Find every line with the word "code" and report how many there are, without any other text.

(Object modeling scripts)
╭──

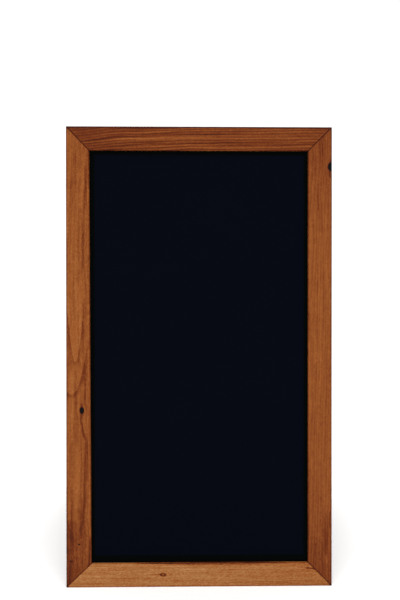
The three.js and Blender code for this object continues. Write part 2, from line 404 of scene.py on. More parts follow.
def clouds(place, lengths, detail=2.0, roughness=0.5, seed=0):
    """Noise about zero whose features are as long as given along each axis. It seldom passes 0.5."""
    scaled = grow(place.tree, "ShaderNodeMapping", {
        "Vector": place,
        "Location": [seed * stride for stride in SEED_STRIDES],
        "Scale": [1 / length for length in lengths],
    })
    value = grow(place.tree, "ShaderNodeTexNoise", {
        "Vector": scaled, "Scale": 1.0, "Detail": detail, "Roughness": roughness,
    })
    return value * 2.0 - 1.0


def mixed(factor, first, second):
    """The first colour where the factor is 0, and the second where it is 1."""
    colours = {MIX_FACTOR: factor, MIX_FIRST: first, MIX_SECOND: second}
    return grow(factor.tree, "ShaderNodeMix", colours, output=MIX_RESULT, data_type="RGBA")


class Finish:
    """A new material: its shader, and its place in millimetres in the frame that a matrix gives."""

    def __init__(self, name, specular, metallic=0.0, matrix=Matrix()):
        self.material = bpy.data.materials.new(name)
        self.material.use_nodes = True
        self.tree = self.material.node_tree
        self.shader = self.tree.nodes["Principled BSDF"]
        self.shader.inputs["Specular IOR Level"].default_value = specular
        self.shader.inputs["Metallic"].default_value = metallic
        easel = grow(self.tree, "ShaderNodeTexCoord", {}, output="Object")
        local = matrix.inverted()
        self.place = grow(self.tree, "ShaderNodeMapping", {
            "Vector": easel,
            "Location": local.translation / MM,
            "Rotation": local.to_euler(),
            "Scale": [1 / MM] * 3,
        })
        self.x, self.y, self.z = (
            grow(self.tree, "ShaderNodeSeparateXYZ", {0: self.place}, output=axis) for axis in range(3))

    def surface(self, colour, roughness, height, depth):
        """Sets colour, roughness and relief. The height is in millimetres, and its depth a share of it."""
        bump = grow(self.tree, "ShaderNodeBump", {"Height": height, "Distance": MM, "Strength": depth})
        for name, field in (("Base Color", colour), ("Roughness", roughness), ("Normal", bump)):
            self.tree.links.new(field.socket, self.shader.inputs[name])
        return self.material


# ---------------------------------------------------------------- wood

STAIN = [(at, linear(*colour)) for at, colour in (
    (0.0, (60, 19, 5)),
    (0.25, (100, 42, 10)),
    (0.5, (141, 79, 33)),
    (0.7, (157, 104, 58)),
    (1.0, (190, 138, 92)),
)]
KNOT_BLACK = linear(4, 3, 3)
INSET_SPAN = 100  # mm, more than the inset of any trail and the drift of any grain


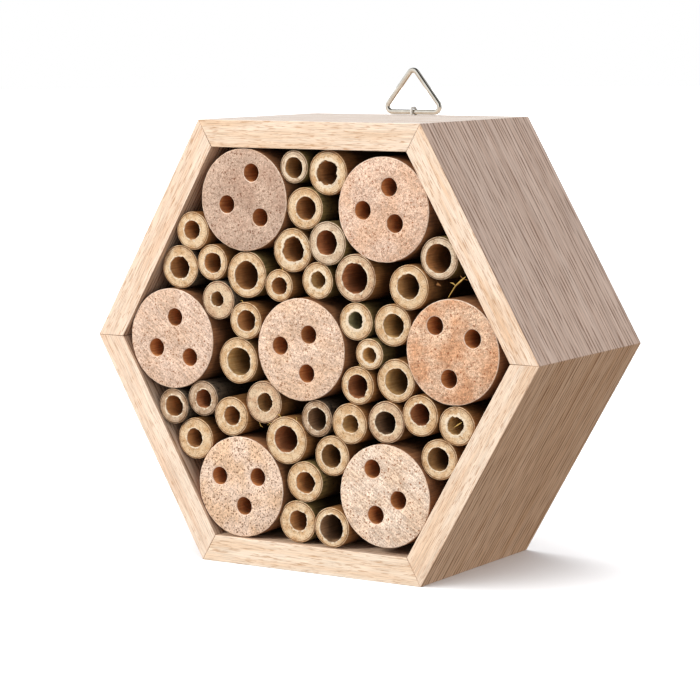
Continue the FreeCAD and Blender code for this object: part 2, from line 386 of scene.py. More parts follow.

╰──

Worked answer: 2